The Mississippi Charter School Authorizer Board voted Monday to delay possible approval of its new performance framework until its December 13 meeting.
The reason, according to Charter School Authorized Board executive director Lisa Karmacharya, was that the board hadn’t received a transcript from the October 27 hearing concerning the new regulations, which were universally opposed by charter operators and advocates such as Mississippi First and Empower Mississippi.
She said that board members needed to be able review the hearing transcript and asked the board to remove the potential vote on the new regulations from the Monday’s meeting agenda.
The new regulations would assess the accountability of a charter operator and whether the board will authorize their contract for a new four- or five-year period. The new standards measure accountability in three areas: Academic, financial and organizational.
During the October 27 hearing, charter school advocates and school operators said the new regulations could not only constrain growth of the state’s charter school sector, but also hurt existing schools when their contracts come up for renewal.
In December 2020, the board gave Michigan-based Basis Policy Research a $30,000 contract to help rewrite the performance framework.
Rachel Canter, the executive director of Mississippi First, told the board it needs to hire a mediator to resolve the issues related to the new regulations.

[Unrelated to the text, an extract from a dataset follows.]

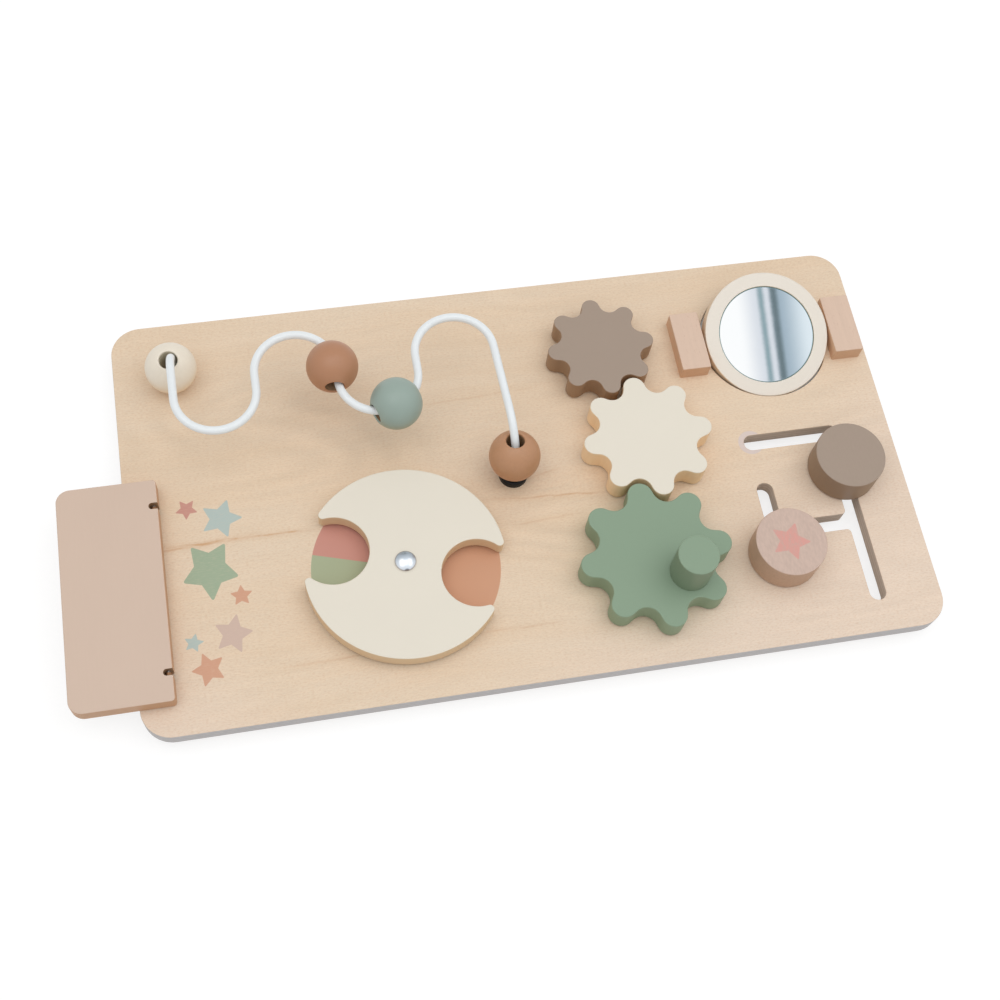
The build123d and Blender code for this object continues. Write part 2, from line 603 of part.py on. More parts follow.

“It seems like the board and the charter school communities have reached somewhat of an impasse on how the process has gone,” Canter said during the meeting. “In order to break this impasse, it’s going to be necessary for the board’s facilitation to bring everybody into a room together, to have a conversation together.
“I would recommend the board hire a neutral third-party facilitator for that conversation, not someone from the board or from the schools, like NACSA (the National Association of Charter School Authorizers) that has a national reputation and is trusted by all the parties who bring people together to have a real in-depth conversation about all of these issues and find a way forward that will make everyone feel like you’ve reached a consensus.”
In other business, the board approved:
- A contract to the NACSA to conduct the annual stakeholder survey to assess awareness, general sentiment, satisfaction levels and concerns about charter schools. The survey would cost between $44,000 and $48,000. NACSA was the only bidder in the request for proposals.
- The request by the board of Revive Prep in Jackson to change from kindergarten and fifth grade to kindergarten and first grade for its first year of operation (the 2022-2023 school year).
In 2013, the Mississippi Legislature passed a bill that authorized charter schools in Mississippi. There are only seven charter schools in Mississippi, most in the Jackson area, and two more will open next year.
Charters can be approved exclusively by the authorizer board in only failing school districts according to the Mississippi Department of Education’s annual accountability grades. Any other charter that wants to open elsewhere requires the approval of the local school board in addition to that of the authorizer board.